Wholesale gas prices have hit record highs and oil has reached a new three-year peak – further fuelling worries about higher prices for consumers and businesses ahead.
The British day-ahead contract for natural gas hit 277p per therm, 32% higher than Monday and surpassing the 275p per therm level seen during the “Beast from the East” weather system in 2018.
Meanwhile Brent crude climbed above $83 a barrel – threatening to further add to headaches for UK motorists who have just seen petrol prices climb to more than 136p a litre, a new eight-year high.
One economist predicted that the surge in wholesale gas and electricity prices were likely to mean still higher household bills when the Ofgem price cap is reviewed early next year.
Meanwhile, key energy intensive industries have asked for emergency measures to ensure they can keep operating through the winter, faced with the higher costs.
Surging gas prices have already taken their toll on the UK’s energy market, with nine smaller suppliers going bust in September alone.
They add to UK inflation pressures already being caused by supply chain strains, including a shortage of HGV drivers.
A series of factors are blamed for the increase in gas and electricity prices – which is a Europe-wide phenomenon – including lower production levels, higher demand for liquefied natural gas (LNG) in Asia, and a lack of wind to power the turbines upon which the grid increasingly lies.
The latest upturn was attributed to colder weather forecasts as well as a cut in French nuclear power generation due to a strike.
It is affecting contracts to buy gas a day in advance as well as agreements to supply energy over coming months.
Samuel Tombs, chief UK economist at Pantheon Macroeconomics, said electricity and gas futures prices now pointed to Ofgem having to increase its default energy price tariff by 33% in April.
The cap, which affects around 15 million families on standard variable deals with their suppliers, has already just gone up by 12% adding a typical £139 to dual fuel bills.
It is designed to ensure consumers are not ripped off while at the same time being fair to suppliers who need to buy energy on wholesale markets.
But it was set at its latest level back in August and the surge in wholesale prices since then looks certain to mean it will go up again when it is next reviewed in February.

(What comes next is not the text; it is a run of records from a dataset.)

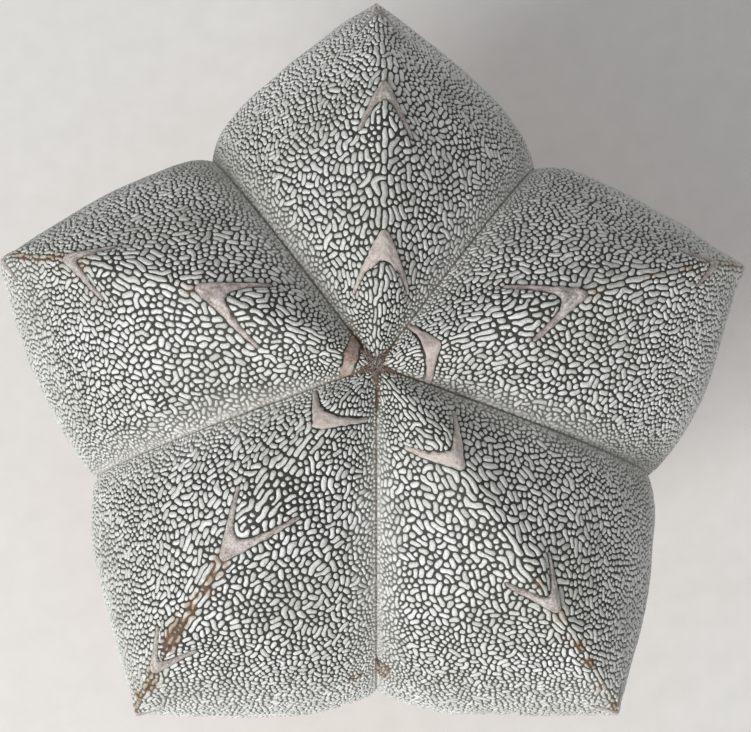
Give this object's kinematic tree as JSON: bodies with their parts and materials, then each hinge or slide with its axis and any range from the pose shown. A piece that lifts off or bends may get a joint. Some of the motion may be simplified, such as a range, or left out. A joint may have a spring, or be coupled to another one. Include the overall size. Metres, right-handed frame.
{
  "type": "potted bishop's cap cactus",
  "caption": "Sharp-ribbed, star-shaped bishop's cap cactus covered in fine white flecks, growing in a plain tapered clay pot with potting mix and a dressing of loose grit.",
  "frame": {"origin": "centre of the pot's flat foot, on the surface it stands on", "axes": "+Z up along the pot's axis; +Y towards the first rib; +X to the right of it, seen from above with +Y up"},
  "size_m": [0.0903, 0.0869, 0.1149],
  "materials": {
    "cactus_skin": "matte",
    "wool_flecks": "matte",
    "areole_felt": "matte",
    "terracotta": "matte",
    "potting_mix": "matte",
    "grit_grey": "matte",
    "grit_buff": "matte"
  },
  "bodies": {
    "root": {"cactus_body": "cactus_skin", "clay_pot": "terracotta", "potting_mix": "potting_mix", "grit_stone_01": "grit_grey", "grit_stone_02": "grit_buff", "grit_stone_03": "grit_grey", "grit_stone_04": "grit_buff", "grit_stone_05": "grit_grey", "grit_stone_06": "grit_buff", "grit_stone_07": "grit_grey", "grit_stone_08": "grit_buff", "grit_stone_09": "grit_grey", "grit_stone_10": "grit_buff", "grit_stone_11": "grit_grey", "grit_stone_12": "grit_buff", "grit_stone_13": "grit_grey", "grit_stone_14": "grit_buff", "grit_stone_15": "grit_grey", "grit_stone_16": "grit_buff", "grit_stone_17": "grit_grey", "grit_stone_18": "grit_buff", "grit_stone_19": "grit_grey", "grit_stone_20": "grit_buff", "grit_stone_21": "grit_grey", "grit_stone_22": "grit_buff", "grit_stone_23": "grit_grey", "grit_stone_24": "grit_buff", "grit_stone_25": "grit_grey", "grit_stone_26": "grit_buff", "grit_stone_27": "grit_grey", "grit_stone_28": "grit_buff", "grit_stone_29": "grit_grey", "grit_stone_30": "grit_buff", "grit_stone_31": "grit_grey", "grit_stone_32": "grit_buff", "grit_stone_33": "grit_grey", "grit_stone_34": "grit_buff", "grit_stone_35": "grit_grey", "grit_stone_36": "grit_buff", "grit_stone_37": "grit_grey"}
  },
  "joints": []
}
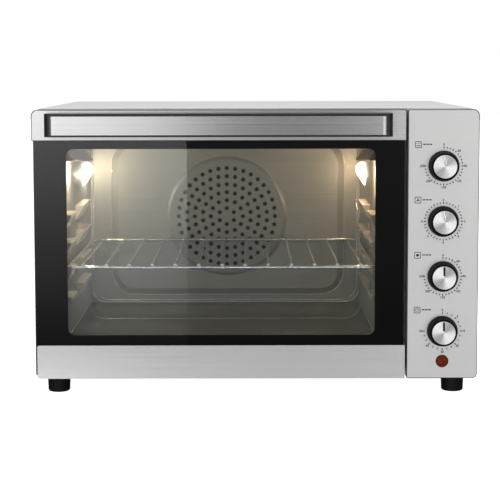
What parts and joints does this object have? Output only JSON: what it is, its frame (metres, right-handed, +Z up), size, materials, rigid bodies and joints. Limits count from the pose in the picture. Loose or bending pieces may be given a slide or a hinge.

“That’s a lot of pain for low-income households coming down the tracks,” Mr Tombs tweeted.
“Will it be tenable for the government simply to do nothing?”
An industry body representing energy intensive sectors including steel, chemicals and fertilisers called for more help from the government to ensure they could continue to operate this winter.
Surging costs have already resulted in steel production stoppages at times of peak demand as well as the shutdown of two big fertiliser factories.
The government was forced to intervene as the shutdowns threatened to provoke a food supply crisis – because the carbon dioxide which is a by-product of fertiliser making is used to stun animals for slaughter and vacuum pack foods.
Richard Leese, chairman of the Energy Intensive Users Group, said: “We have already seen the impact of the truly astronomical increases in energy costs on production in the fertiliser and steel sectors.
“Nobody wants to see a repeat in other industries this winter given that UK EIIs [energy intensive industries] produce so many essential domestic and industrial products and are intrinsically linked with many supply chains.
“Now is the moment for government and Ofgem to take preventative action.”